Force units can be entered as lbf, N, kgf, or kN. The calculation is handled in a common internal unit, then converted back to the units selected for each output field.
Force Unit Conversion Reference
These are the force conversions used when comparing or converting inputs.
| Unit | Equivalent in lbf | Equivalent in N |
|---|---|---|
| 1 lbf | 1 lbf | 4.44822 N |
| 1 N | 0.224809 lbf | 1 N |
| 1 kgf | 2.20462 lbf | 9.80665 N |
| 1 kN | 224.809 lbf | 1000 N |
Component Ratios by Angle
For a force magnitude of 1, the horizontal component equals cos(theta) and the vertical component equals sin(theta).
| Angle | Horizontal fraction of force | Vertical fraction of force |
|---|---|---|
| 0° | 1.000 | 0.000 |
| 30° | 0.866 | 0.500 |
| 45° | 0.707 | 0.707 |
| 60° | 0.500 | 0.866 |
| 90° | 0.000 | 1.000 |
Example Problems
Example 1: Find horizontal and vertical force
You have a 100 N force applied at an angle of 30° above the horizontal.
H = 100*cos(30) = 86.6025 N
V = 100*sin(30) = 50 N
The horizontal force is about 86.60 N, and the vertical force is 50.00 N.
Example 2: Find magnitude and angle from components
You have a horizontal force of 40 lbf and a vertical force of 30 lbf.
F = sqrt(40^2 + 30^2) = 50 lbf
theta = atan2(30,40) = 36.87 degrees
The force magnitude is 50 lbf, and the angle is about 36.87°.
FAQ
What does the angle mean?
The angle is measured from the horizontal axis.
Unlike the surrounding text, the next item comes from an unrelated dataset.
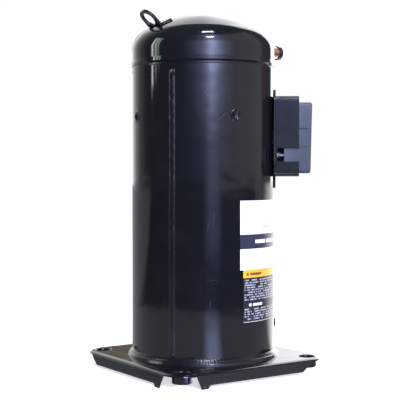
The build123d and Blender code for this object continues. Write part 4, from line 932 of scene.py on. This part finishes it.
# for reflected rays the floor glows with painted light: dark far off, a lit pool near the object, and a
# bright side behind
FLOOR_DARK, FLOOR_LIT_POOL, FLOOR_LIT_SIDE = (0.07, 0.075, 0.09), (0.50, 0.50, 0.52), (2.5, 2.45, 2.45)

An angle of 0° means the force is entirely horizontal. An angle of 90° means the force is entirely vertical. For angles between 0° and 90°, the force has both horizontal and vertical components.
Can the horizontal or vertical force be larger than the total force?
No. For a standard right-triangle force component calculation, neither component can have a magnitude greater than the total force. If you enter a force magnitude of 100 N and a horizontal force of 120 N, the values are not physically consistent for this type of calculation.
Why do the units not have to match?
The calculator converts force inputs to a common unit before calculating. That means you can enter magnitude in newtons and a component in lbf, then choose a different output unit if needed. The angle is unitless and is always entered in degrees.